To fully appreciate the implications of this recent study, it is essential to understand the underlying principles of memory formation. Human memory is not a monolithic entity but a complex system involving encoding, storage, and retrieval processes. When we learn new information, it must first be encoded into our memory system. This encoding is more robust when the information is processed deeply and connected to existing knowledge. Subsequently, memories are stored, but this storage is not permanent without reinforcement. The act of retrieval—recalling information from memory—is critical for strengthening memory traces and making them more accessible in the future.

Hermann Ebbinghaus, a pioneering German psychologist, laid much of the groundwork for our understanding of memory in the late 19th century. His seminal work, "Über das Gedächtnis" (On Memory), introduced the concept of the "forgetting curve," demonstrating that newly acquired information is rapidly forgotten over time unless it is reviewed. Ebbinghaus’s experiments, which involved memorizing nonsense syllables, showed a steep initial decline in retention, followed by a slower rate of forgetting. Crucially, he also observed that relearning material took less time than initial learning, and that distributed practice (spacing) led to better retention than massed practice (cramming).
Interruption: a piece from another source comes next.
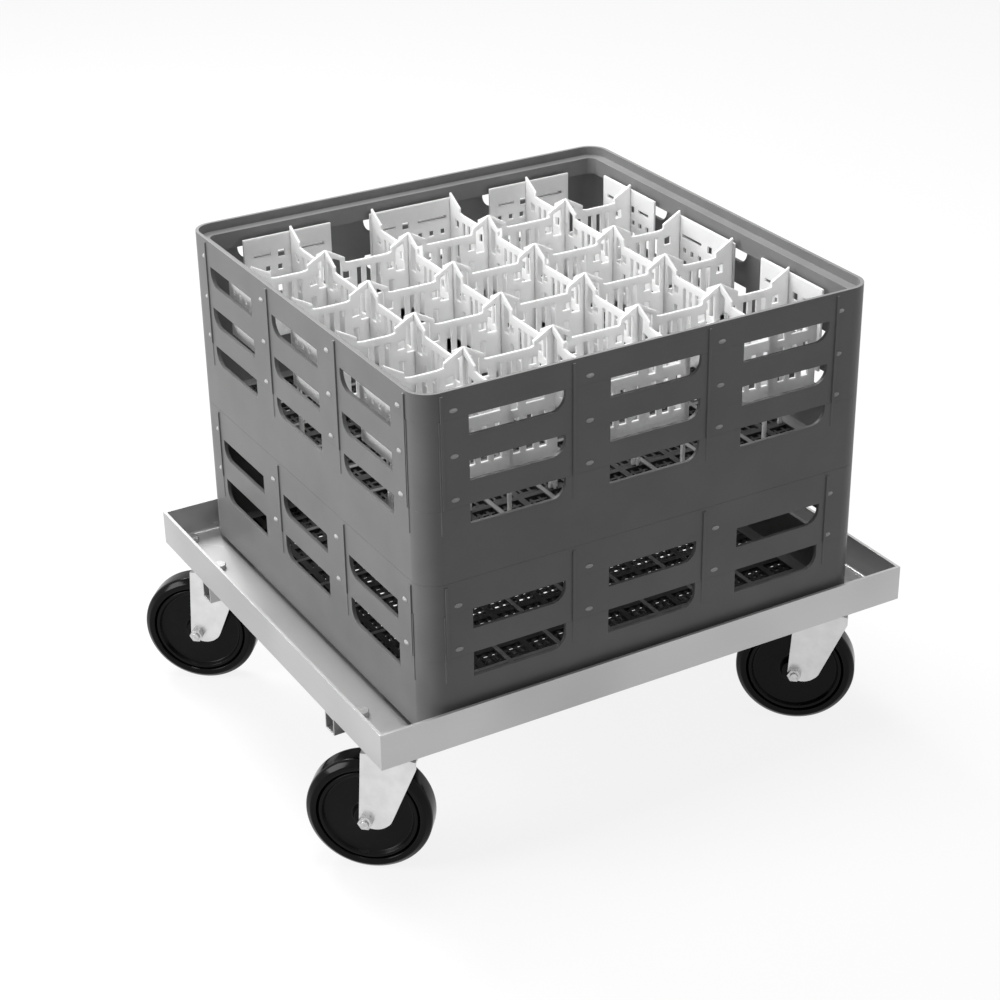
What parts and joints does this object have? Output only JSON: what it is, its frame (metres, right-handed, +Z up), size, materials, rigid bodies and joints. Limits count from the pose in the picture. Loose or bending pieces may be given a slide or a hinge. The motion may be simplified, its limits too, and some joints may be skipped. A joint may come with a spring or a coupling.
{
  "type": "glass rack dolly",
  "caption": "Open angle-steel dolly on swivel casters, carrying stacked square glass racks with a divided top rack.",
  "frame": {"origin": "bottom centre of the bounding box, on the floor plane under the wheels", "axes": "+Z up, +X along the long side of the tray, +Y along its short side; all four casters trail towards -X and +Y"},
  "size_m": [0.6421, 0.5364, 0.5215],
  "materials": {
    "frame_steel": "zinc-plated angle and tube, satin",
    "zinc_steel": "bright zinc plate",
    "fastener_steel": "zinc-plated hexagon fasteners",
    "wheel_plastic": "black moulded wheel centre",
    "tyre_rubber": "smooth glossy black tread",
    "rack_plastic": "mid-grey moulded polypropylene, satin",
    "divider_plastic": "white moulded divider strips",
    "tab_plastic": "pale snap tabs"
  },
  "bodies": {
    "dolly_frame": {"front_rail": "frame_steel", "rear_rail": "frame_steel", "left_rail": "frame_steel", "right_rail": "frame_steel", "corner_gussets": "frame_steel", "cross_braces": "frame_steel", "caster_top_plates": "zinc_steel", "plate_bolts": "fastener_steel", "plate_nuts": "fastener_steel", "kingpins": "zinc_steel", "swivel_races": "zinc_steel"},
    "swivel_front_left": {"front_left_fork": "zinc_steel", "front_left_axle_bolt": "fastener_steel", "front_left_axle_nut": "fastener_steel"},
    "wheel_front_left": {"front_left_wheel_core": "wheel_plastic", "front_left_tyre": "tyre_rubber"},
    "swivel_front_right": {"front_right_fork": "zinc_steel", "front_right_axle_bolt": "fastener_steel", "front_right_axle_nut": "fastener_steel"},
    "wheel_front_right": {"front_right_wheel_core": "wheel_plastic", "front_right_tyre": "tyre_rubber"},
    "swivel_rear_left": {"rear_left_fork": "zinc_steel", "rear_left_axle_bolt": "fastener_steel", "rear_left_axle_nut": "fastener_steel"},
    "wheel_rear_left": {"rear_left_wheel_core": "wheel_plastic", "rear_left_tyre": "tyre_rubber"},
    "swivel_rear_right": {"rear_right_fork": "zinc_steel", "rear_right_axle_bolt": "fastener_steel", "rear_right_axle_nut": "fastener_steel"},
    "wheel_rear_right": {"rear_right_wheel_core": "wheel_plastic", "rear_right_tyre": "tyre_rubber"},
    "lower_rack": {"lower_base": "rack_plastic", "lower_slot_frame": "rack_plastic", "lower_rim": "rack_plastic", "lower_snap_tabs": "tab_plastic"},
    "upper_rack": {"upper_base": "rack_plastic", "upper_slot_frame_low": "rack_plastic", "upper_slot_frame_high": "rack_plastic", "upper_rim": "rack_plastic", "upper_snap_tabs": "tab_plastic", "dividers_long": "divider_plastic", "dividers_cross": "divider_plastic", "divider_end_plates": "divider_plastic"}
  },
  "joints": [
    {"name": "front_left_swivel", "type": "hinge", "parent": "dolly_frame", "child": "swivel_front_left", "pos_m": [-0.24144, -0.21421, 0.141], "axis": [0, 0, 1], "continuous": true},
    {"name": "front_left_wheel_spin", "type": "hinge", "parent": "swivel_front_left", "child": "wheel_front_left", "pos_m": [-0.26596, -0.19365, 0.0635], "axis": [-0.6428, -0.766, 0], "continuous": true},
    {"name": "front_right_swivel", "type": "hinge", "parent": "dolly_frame", "child": "swivel_front_right", "pos_m": [0.27356, -0.21421, 0.141], "axis": [0, 0, 1], "continuous": true},
    {"name": "front_right_wheel_spin", "type": "hinge", "parent": "swivel_front_right", "child": "wheel_front_right", "pos_m": [0.24904, -0.19365, 0.0635], "axis": [-0.6428, -0.766, 0], "continuous": true},
    {"name": "rear_left_swivel", "type": "hinge", "parent": "dolly_frame", "child": "swivel_rear_left", "pos_m": [-0.24144, 0.19779, 0.141], "axis": [0, 0, 1], "continuous": true},
    {"name": "rear_left_wheel_spin", "type": "hinge", "parent": "swivel_rear_left", "child": "wheel_rear_left", "pos_m": [-0.26596, 0.21835, 0.0635], "axis": [-0.6428, -0.766, 0], "continuous": true},
    {"name": "rear_right_swivel", "type": "hinge", "parent": "dolly_frame", "child": "swivel_rear_right", "pos_m": [0.27356, 0.19779, 0.141], "axis": [0, 0, 1], "continuous": true},
    {"name": "rear_right_wheel_spin", "type": "hinge", "parent": "swivel_rear_right", "child": "wheel_rear_right", "pos_m": [0.24904, 0.21835, 0.0635], "axis": [-0.6428, -0.766, 0], "continuous": true},
    {"name": "lower_rack_lift", "type": "slide", "parent": "dolly_frame", "child": "lower_rack", "axis": [0, 0, 1], "range_m": [0, 0.08]},
    {"name": "upper_rack_lift", "type": "slide", "parent": "lower_rack", "child": "upper_rack", "axis": [0, 0, 1], "range_m": [0, 0.08]}
  ]
}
This historical context highlights that the importance of revisiting material has been recognized for over a century, yet its practical application has often been simplified or misunderstood.

Evolution of Research and a Methodological Gap

For much of the 20th and early 21st centuries, research into the spacing effect largely focused on experimental designs that directly manipulated the intervals between learning trials for specific pieces of information. These studies consistently demonstrated that longer intervals between repetitions generally led to better long-term retention. However, translating these experimental findings into actionable advice for students studying complex course material proved challenging, particularly when relying on self-reported study habits.

Previous research often queried students about their study patterns using broad questions such as: "Which of the following statements best describes when your studying occurred during the weeks leading up to this exam? A. The majority of my studying occurred 1-2 days before the exam. B. The majority of my studying occurred during the 7 days before the exam. C. The majority of my studying occurred more than a week before the exam. D. My studying was pretty evenly spread out across the weeks." While such questions are effective in identifying "cramming" behavior versus more distributed study schedules, they fail to capture the qualitative nature of that distributed study. A student might spread out their study sessions over several weeks (option D), but if each session involves learning entirely new material without revisiting old material, they are not necessarily leveraging the true spacing effect as understood in experimental psychology. This methodological limitation obscured a critical variable: whether students were reviewing the same concepts multiple times.

The Malain and Hartwig (2026) Refinement

Recognizing this gap, Malain and Hartwig introduced a new, more targeted question into their survey of college students’ study habits: "Please rate your agreement with the following statement: When studying different concepts for this exam, I made sure that I studied the very same concepts more than once." This innovative approach allowed the researchers to differentiate between students who merely spread out their initial exposure to material and those who actively engaged in spaced review.

The study involved a cohort of college students preparing for various exams, where self-reported study habits were correlated with actual exam performance. The findings were stark and significant. Unsurprisingly, a majority of students reported engaging in some form of cramming, focusing a substantial portion of their study close to the exam date. However, the crucial insight emerged when analyzing the impact of review.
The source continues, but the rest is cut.